DavidBeavan commented 3 years ago

From #2355

I assume we should annotate that these are computationally produced. lwm_publication_issue_item_title is missing a lot of the time (I am seeing how often for HMD newspapers in the ticket (Living-with-machines/alto2txt#10) and is often a garbled mess when it is present.

If I recall, this traces itself back to the source XML, and is often the first sentence (or number of chars, or line) of the 'article' or text segment. I seem to recall @kasparvonbeelen might have been here before, and found some instances has corrected OCR compared to the first sentence of the 'article' it came from

davanstrien commented 3 years ago

From #2355

I assume we should annotate that these are computationally produced. lwm_publication_issue_item_title is missing a lot of the time (I am seeing how often for HMD newspapers in the ticket (#10) and is often a garbled mess when it is present.

If I recall, this traces itself back to the source XML, and is often the first sentence (or number of chars, or line) of the 'article' or text segment. I seem to recall @kasparvonbeelen might have been here before, and found some instances has corrected OCR compared to the first sentence of the 'article' it came from

Maybe we need to raise this with FMP/BL people to see how consistently the titles are corrected? From the HMD samples I've looked at I'm doubtful they have been human corrected (and if they have not much care has been taken with this...) but maybe this is something they have done with other titles and/or only for selected numbers/issues or something or only for titles in the main BNA 🤷‍♂️

davanstrien commented 3 years ago

Maybe we get some of these corrections from FMP? https://www.britishnewspaperarchive.co.uk/help-faq/why-should-i-correct-the-text#1 via their end users who are able to make corrections on the BNA platform. If we do get these then it would be useful to try and capture this in the metadata.

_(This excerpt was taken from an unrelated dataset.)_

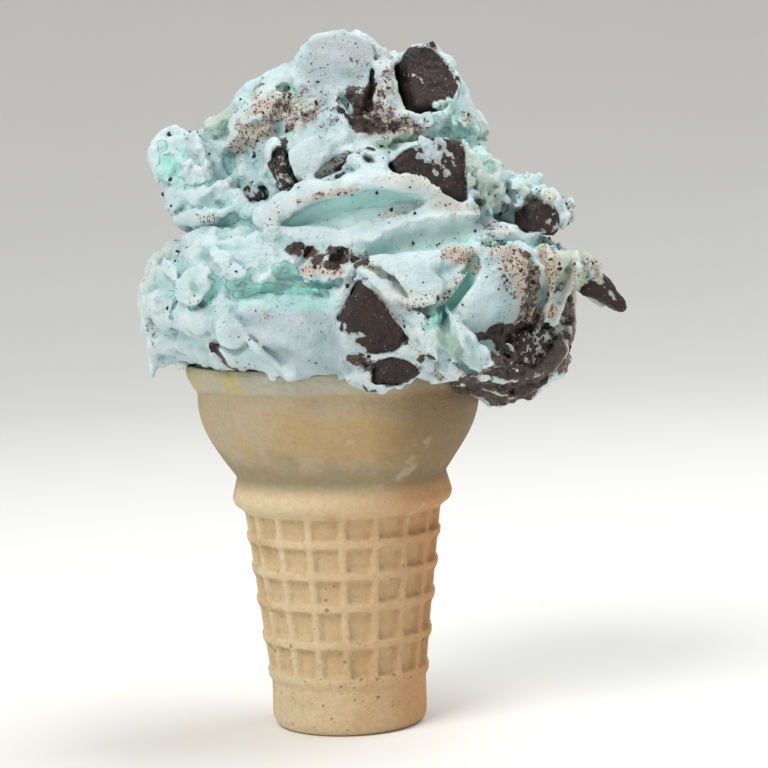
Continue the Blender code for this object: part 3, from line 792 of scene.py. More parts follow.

kasparvonbeelen commented 3 years ago

@davanstrien from what I remember, some titles were transcribed (and the original OCR repeated at the start of the article). However, this seemed limited to a subsection of FMP newspapers. It'd be good to know how many articles have been corrected. Probably FMP should have this information?

davanstrien commented 3 years ago

@davanstrien from what I remember, some titles were transcribed (and the original OCR repeated at the start of the article). However, this seemed limited to a subsection of FMP newspapers. It'd be good to know how many articles have been corrected. Probably FMP should have this information?

yes, I'm hoping someone is able to ask them to confirm - it would also be interesting to know which titles get corrected most (when the OCR is really bad or when the content of the article is realy good 🤔)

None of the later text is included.